Thursday, January 19, 2017
Cadden Boasted of Control Over Regulators
By Walter F. Roche Jr.
BOSTON, Mass. The head of a now defunct Framingham, Mass. drug compounding firm boasted to his sales staff that state and federal regulators didn't know what they were doing and he had to educate them so they'd stop bothering him.
That was one of the messages Barry J. Cadden delivered to the sales staff for the New England Compounding Center in a series of taped training sessions in 2011 and 2012.
The tapes were played today in U.S. District Court during Cadden's trial on charges of racketeering and second degree murder. The trial, which is expected to last several months, will end its second week of testimony Friday.
Cadden was the president and part owner of the drug compounding firm that has been blamed for a deadly 2012 fungal meningitis outbreak which sickened 778 patients, killing 76 of them.
The jurors who will decide Cadden's fate also heard from a former pharmacy technician at NECC who described the atmosphere in the company clean or sterile rooms as "a locker room on steroids."
Joseph Connelly testified that despite claims that it tested all of its products before shipping them out
NECC did not do so for most of the time he worked there.
And even when an end testing policy was finally initiated in 2012, Connelly said he was told the very next day to ship out an order without testing.
The Cadden training tape excerpts, which were introduced over the objections of his lawyers, show Cadden giving instructions to sales staffers of an affiliated firm, Medical Sales Management. Dressed in blue scrubs Cadden's sessions included a tutorial on the attempts by state and federal regulators to train scrutiny on his operations.
Stating that the Massachusetts Board of Pharmacy had issued NECC its first license, Cadden told the staffers, who were employed by Medical Sales Management, an affiliated firm, they are the ones who "hold my life in their hands."
"They don't want to deal with us," Cadden said, adding "They don't know what they are looking at. They were coming down here all the time. I had to educate them. Then they got to understand."

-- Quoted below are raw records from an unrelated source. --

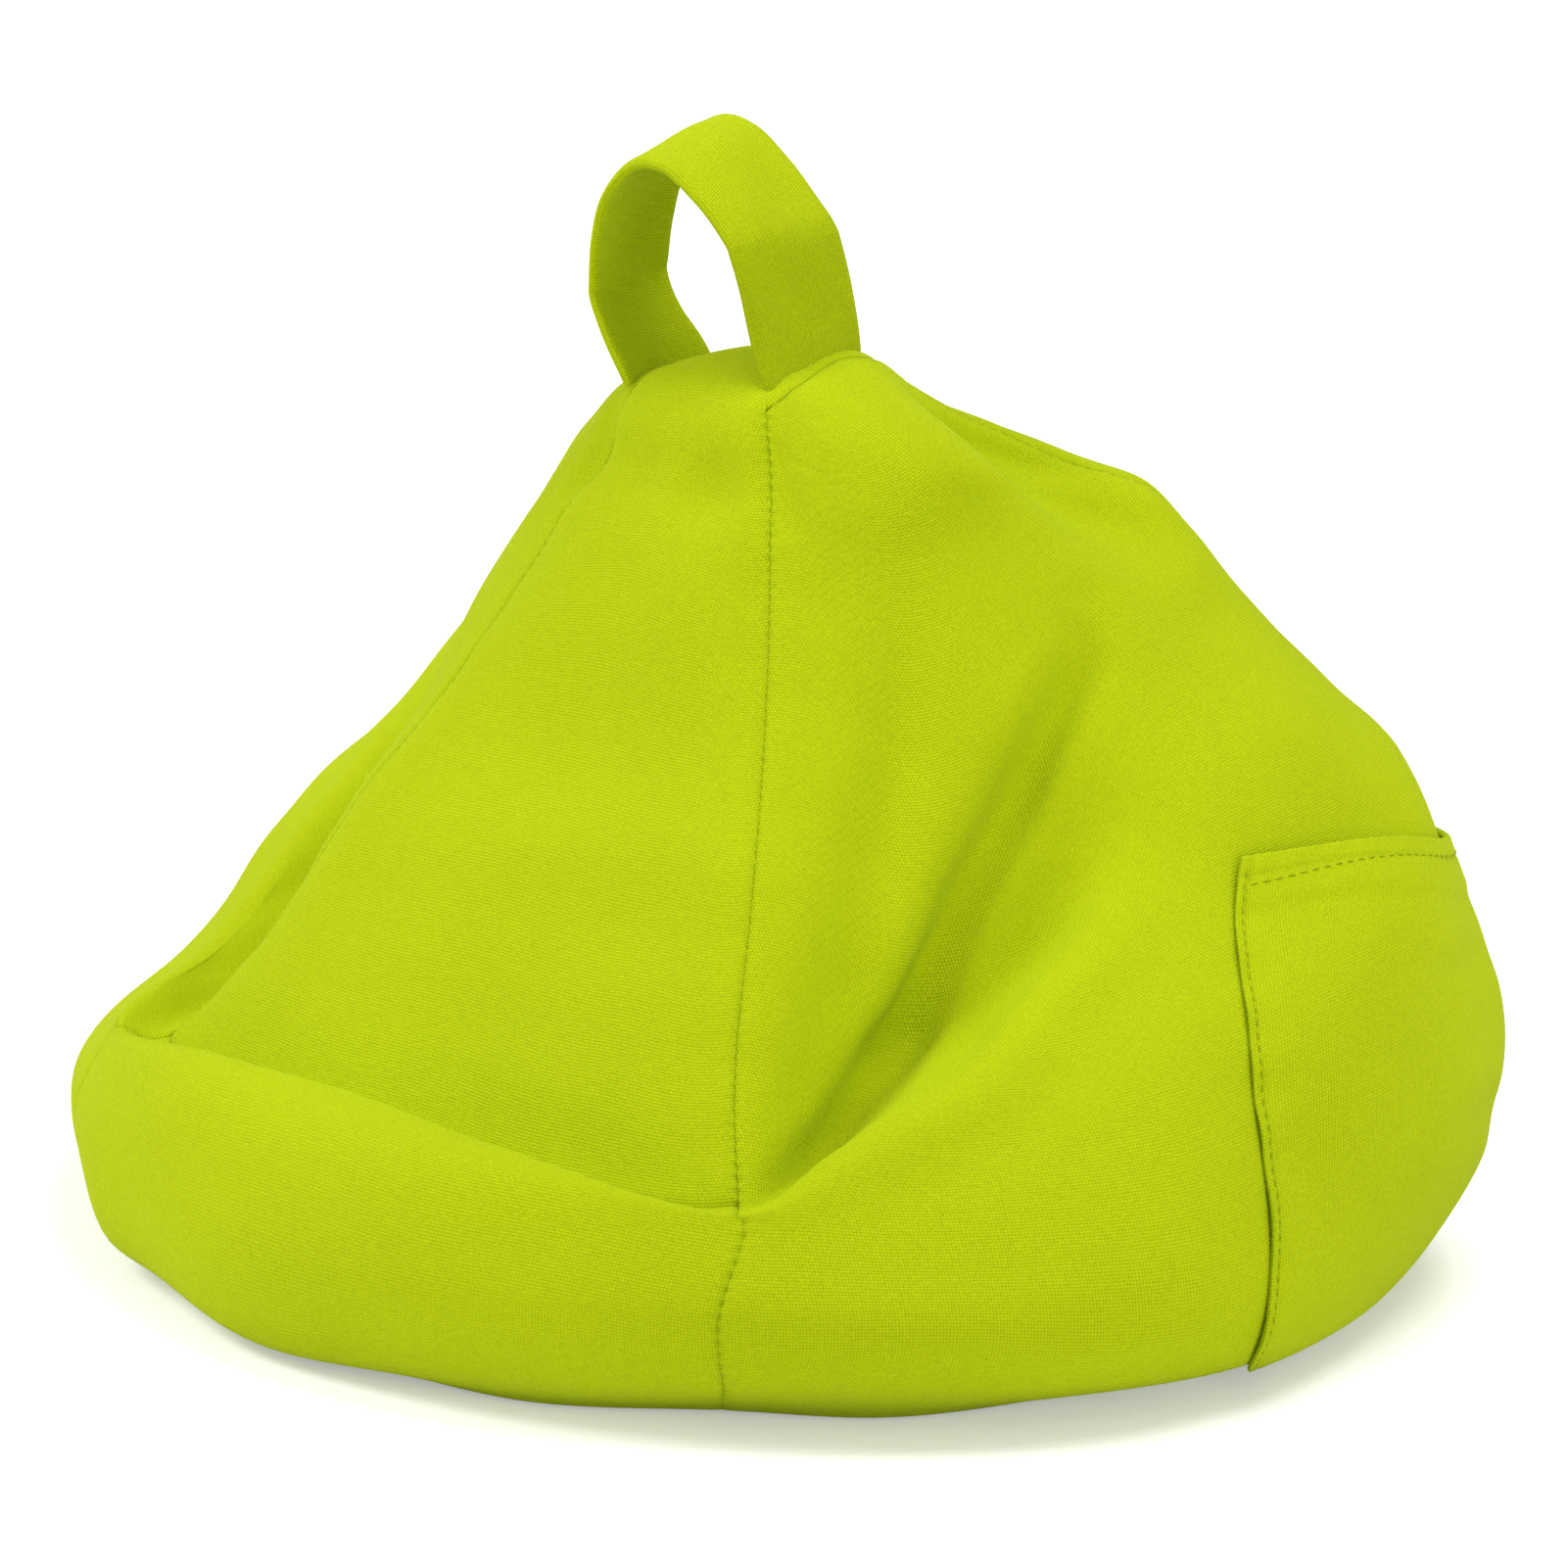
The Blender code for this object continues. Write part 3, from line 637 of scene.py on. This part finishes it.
def build_beads():
    """Bead filling behind the cover, in the uneven cover's own shape."""
    stations = np.linspace(0, STATIONS, 144, endpoint=False)
    s, r = np.meshgrid(stations, np.linspace(0.25, CAP_ROW + 0.8, 70))
    points, _ = dressed(s, r, lift=-BEAD_INSET)
    points[..., 2] = np.maximum(points[..., 2], BEAD_FLOOR)
    count = points.shape[0] * points.shape[1]
    columns = len(stations)
    foot = points[0].mean(axis=0)
    foot[2] = BEAD_FLOOR
    tip = points[-1].mean(axis=0)
    tip[2] = points[-1][:, 2].max()
    every = np.concatenate([points.reshape(-1, 3), [foot, tip]])
    faces = grid_faces(*points.shape[:2], closed=True)
    last = count - columns
    faces += [((j + 1) % columns, j, count) for j in range(columns)]
    faces += [(last + j, last + (j + 1) % columns, count + 1) for j in range(columns)]
    piece = mesh_object("bead_fill", every, faces)
    n = Nodes("beads")
    place = n.add("ShaderNodeNewGeometry").outputs["Position"]
    cells = n.add("ShaderNodeTexVoronoi", {"Vector": place, "Scale": 380.0})
    bump = n.add("ShaderNodeBump", {"Strength": 0.8, "Distance": 0.001, "Height": cells.outputs[0]},
                 invert=True)
    n.put(n.shader.inputs["Normal"], bump.outputs[0])
    # each bead is painted light in its middle and darker towards its rim and the gaps: painted shade
    n.put(n.shader.inputs["Base Color"],
          n.mix(cells.outputs[0], (0.82, 0.82, 0.8, 1), (0.6, 0.6, 0.58, 1)))
    n.shader.inputs["Roughness"].default_value = 0.6
    piece.data.materials.append(n.material)
    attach(piece, BODY)
    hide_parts("bead_filling")


def shell(name, middle, normals, thickness, uv, shade):
    """Closed sheet round a grid of middle points; its thickness runs out to 0 along its edges."""
    rows, columns = middle.shape[:2]
    outer = middle + normals * thickness[..., None] / 2
    inner = middle - normals * thickness[..., None] / 2
    count = rows * columns
    border = np.zeros((rows, columns), bool)
    border[0] = border[-1] = border[:, 0] = border[:, -1] = True
    index = np.arange(count).reshape(rows, columns)
    inner_index = np.where(border, index, index + count).ravel()
    faces = grid_faces(rows, columns)
    faces += [tuple(int(inner_index[i]) for i in face[::-1]) for face in faces]
    points = np.concatenate([outer.reshape(-1, 3), inner.reshape(-1, 3)])
    piece = mesh_object(name, points, faces, np.concatenate([uv.reshape(-1, 2)] * 2),
                        np.concatenate([shade.ravel()] * 2))
    loose = bmesh.new()
    loose.from_mesh(piece.data)
    bmesh.ops.delete(loose, geom=[v for v in loose.verts if not v.link_faces], context="VERTS")
    loose.to_mesh(piece.data)
    loose.free()
    return piece


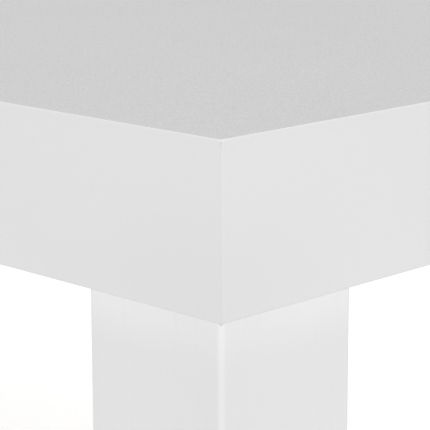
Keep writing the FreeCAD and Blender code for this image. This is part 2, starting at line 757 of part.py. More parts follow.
def make_insert(corner):
    """The threaded insert that a levelling foot screws into."""
    inner = "sizes.stem_radius + sizes.fit_gap"
    body = turned(f"insert_{corner}", [
        (inner, "0"),
        ("sizes.insert_flange_radius", "0"),
        ("sizes.insert_flange_radius", "sizes.insert_flange_thick"),
        ("sizes.insert_radius", "sizes.insert_flange_thick"),
        ("sizes.insert_radius", "sizes.insert_length"),
        (inner, "sizes.insert_length"),
    ])
    stand_at_corner(body, corner, HALF_LEG, HALF_LEG, "sizes.leg_bottom")
    name_part(body, f"leg_insert_{corner}")


def make_foot(corner):
    """A levelling foot: a pad that keeps still and a stem that turns in it and in the leg."""
    head_top = "(sizes.pad_height - sizes.pad_lip)"
    head_bottom = f"({head_top} - sizes.stem_head_height)"
    cup = f"({head_bottom} - sizes.pad_gap)"
    throat = "sizes.stem_neck_radius + sizes.pad_gap"
    room = "sizes.stem_head_radius + sizes.pad_gap"
    pad_body = turned(f"pad_{corner}", [
        ("0", "0"),
        ("sizes.pad_radius", "0"),
        ("sizes.pad_radius", "sizes.pad_height - sizes.pad_bevel"),
        ("sizes.pad_radius - sizes.pad_bevel", "sizes.pad_height"),
        (throat, "sizes.pad_height"),
        (throat, f"{head_top} + sizes.pad_gap"),
        (room, f"{head_top} + sizes.pad_gap"),
        (room, cup),
        ("0", cup),
    ])
    stand_at_corner(pad_body, corner, HALF_LEG, HALF_LEG)
    name_part(pad_body, f"leveller_pad_{corner}")

    hex_bottom = "(sizes.pad_height + sizes.pad_gap)"
    hex_top = f"({hex_bottom} + sizes.stem_hex_height)"
    end = f"({hex_top} + sizes.stem_length)"
    stem = turned(f"stem_{corner}", [
        ("0", head_bottom),
        ("sizes.stem_head_radius", head_bottom),
        ("sizes.stem_head_radius", head_top),
        ("sizes.stem_neck_radius", head_top),
        ("sizes.stem_neck_radius", hex_top),
        ("sizes.stem_radius", hex_top),
        ("sizes.stem_radius", f"{end} - sizes.stem_bevel"),
        ("sizes.stem_radius - sizes.stem_bevel", end),
        ("0", end),
    ])
    pad(stem, "stem_hexagon", hexagon("sizes.stem_hex_flats"), "sizes.stem_hex_height", hex_bottom)
    stand_at_corner(stem, corner, HALF_LEG, HALF_LEG)
    name_part(stem, f"leveller_stem_{corner}")


# ---- Build and write ----

make_top()
for side in APRON_STARTS:
    make_apron(side)
for corner in CORNER_TURNS:
    make_spline(corner)
    make_leg(corner)
    make_brace(corner)
    make_insert(corner)
    make_foot(corner)
for side in RAILS:
    make_rail(side)
make_glue_blocks()
make_screws()
make_dowels()
make_bolts()
doc.recompute()

for item in doc.Objects:
    if "Invalid" in item.State or "Error" in item.State:
        raise RuntimeError(f"{item.Name} is {item.State}")
for item in sub_parts:
    if item.Shape.isNull() or not item.Shape.isValid():
        raise RuntimeError(f"{item.Label} has no valid shape")

os.makedirs("parts", exist_ok=True)
for item in sub_parts:
    item.Shape.exportStep(f"parts/{item.Label}.step")
print(f"{len(sub_parts)} sub-parts written")
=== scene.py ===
import math

import bmesh
import bpy
from mathutils import Matrix, Vector


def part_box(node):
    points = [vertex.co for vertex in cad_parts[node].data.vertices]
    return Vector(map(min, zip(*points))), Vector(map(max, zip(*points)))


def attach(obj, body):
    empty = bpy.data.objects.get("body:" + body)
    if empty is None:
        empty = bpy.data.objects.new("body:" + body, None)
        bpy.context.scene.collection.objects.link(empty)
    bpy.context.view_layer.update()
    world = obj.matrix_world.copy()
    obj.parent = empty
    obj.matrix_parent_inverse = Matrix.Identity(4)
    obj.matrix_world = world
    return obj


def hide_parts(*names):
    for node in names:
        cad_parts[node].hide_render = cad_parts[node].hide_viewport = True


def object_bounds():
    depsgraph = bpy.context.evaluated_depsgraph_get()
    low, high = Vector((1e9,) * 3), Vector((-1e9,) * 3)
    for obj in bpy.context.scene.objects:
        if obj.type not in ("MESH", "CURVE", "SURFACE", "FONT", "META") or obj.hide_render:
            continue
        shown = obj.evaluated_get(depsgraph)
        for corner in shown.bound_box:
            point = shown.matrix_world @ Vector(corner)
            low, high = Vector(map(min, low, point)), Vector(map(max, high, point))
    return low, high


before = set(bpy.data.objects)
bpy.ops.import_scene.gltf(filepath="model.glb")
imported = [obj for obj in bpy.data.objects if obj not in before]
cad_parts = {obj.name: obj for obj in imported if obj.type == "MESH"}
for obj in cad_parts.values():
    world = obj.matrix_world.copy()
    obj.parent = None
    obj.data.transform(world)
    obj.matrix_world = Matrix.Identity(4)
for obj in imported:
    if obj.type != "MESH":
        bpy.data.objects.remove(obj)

# Parsons dining table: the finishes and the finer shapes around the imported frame.
# Metres, +X along the table, the front at -Y, +Z up.

mm = 0.001
hair = 0.02 * mm  # two points nearer than this are in one place
weld = hair / 10  # and nearer than this they are merged
crease = math.radians(32)  # a sharper edge than this isn't shaded smooth
noiseLow, noiseMean, noiseHigh = 0.3, 0.5, 0.7  # about where the values of a noise lie
cadLow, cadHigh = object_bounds()
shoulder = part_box("apron_front")[0].z  # lower edge of the aprons, where the legs' shafts end

# Each corner's own frame: its turn in degrees, and the signs of X and Y at that corner.
# Its X and Y run inwards along the two aprons that meet there.
corners = {
    "front_left": (0, -1, -1),
    "front_right": (90, 1, -1),
    "back_right": (180, 1, 1),
    "back_left": (270, -1, 1),
}
apronStarts = {
    "front": "front_left",
    "right": "front_right",
    "back": "back_right",
    "left": "back_left",
}


def cornerFrame(corner):
    turn, signX, signY = corners[corner]
    turned = Matrix.Rotation(math.radians(turn), 4, "Z")
    square = Matrix([[round(part) for part in row] for row in turned])  # free of rounding errors
    return Matrix.Translation((signX * cadHigh.x, signY * cadHigh.y, 0)) @ square


def linear(level):  # a screen level from 0 to 255 as light
    part = level / 255
    return part / 12.92 if part <= 0.04045 else ((part + 0.055) / 1.055) ** 2.4


def tone(red, green, blue):
    return (linear(red), linear(green), linear(blue), 1)


def grey(level):
    return tone(level, level, level)


class Value:  # a socket that Python's operators turn into Math nodes
    def __init__(self, paint, socket):
        self.paint = paint
        self.socket = socket

    def sum(self, operation, first, second):
        return self.paint.node("ShaderNodeMath", {"operation": operation}, {0: first, 1: second})

    def __add__(self, other):
        return self.sum("ADD", self, other)

    def __radd__(self, other):
        return self.sum("ADD", other, self)

    def __sub__(self, other):
        return self.sum("SUBTRACT", self, other)

    def __rsub__(self, other):
        return self.sum("SUBTRACT", other, self)

    def __mul__(self, other):
        return self.sum("MULTIPLY", self, other)

    def __rmul__(self, other):
        return self.sum("MULTIPLY", other, self)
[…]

He boasted that now when complaints come in from other states, the Massachusetts Pharmacy Board just says, "Go away."
He also boasted of turning back efforts by the U.S. Food and Drug Administration to inspect and regulate NECC.
"The FDA was trying to take over drug compounding," he said, adding that they were calling compounders "the wolf in sheep's clothing."
(The lack of either state or federal oversight of NECC prompted investigations both in Massachusetts and Washington, D.C. Ultimately tighter regulation was imposed in the wake of the deadly outbreak.)
Cadden told the staffers that NECC went way beyond regulatory requirements in the compounding of drugs.
"A lot of what we do is way above the standard," Cadden said, adding that "As far as quality goes, we do it. We're not selling jelly beans. We need to bat one thousand."
He instructed the sales staffers to "drop those names" of NECC's big customers when soliciting new business and to stress to potential hospital customers that buying from NECC would eliminate the risk of something going wrong in in-house operations."
In his testimony Connolly, the pharmacy technician, said it was difficult to raise safety comcerns because any efforts would be rebuffed by his boss Glenn Chin. Chin like Cadden is facing racketeering and second degree murder charges. His trial will be held when Cadden's is completed.
He said when he raised concerns, they went nowhere.
With photos displayed by prosecutors, Connolly described rusted equipment, floor defects covered with plastic and tape, and a wide opening to non-sterile areas, all in the rooms that were supposed to be perfectly sterile.
He said that when spiders, flies and other insects appeared, he and other workers would spray them with alcohol.
Connolly said the air conditioning in the clean room area frequently failed sending temperatures soaring especially in summer months. This despite the fact that the some of the chemicals they were using were temperature sensitive. He said one co-worker had to leave the area because he was getting faint.
He said that when the company's regulatory problems heated up in 2012, they were ordered to stop making drugs and clean up the area because inspectors were coming.
On another occasion he said a worker from a sister company, Ameridose, came into the clean room area with some drugs from that firm.
"You don't see this," Connolly said the Ameridose worker told him.
Connolly said there was a big increase in product being produced at NECC in the Spring of 2012. He said he warned that "Something's going to happen. We're going to get shut down."
NECC shuttered its doors for good in October of 2012, just a month after the deadly outbreak became public.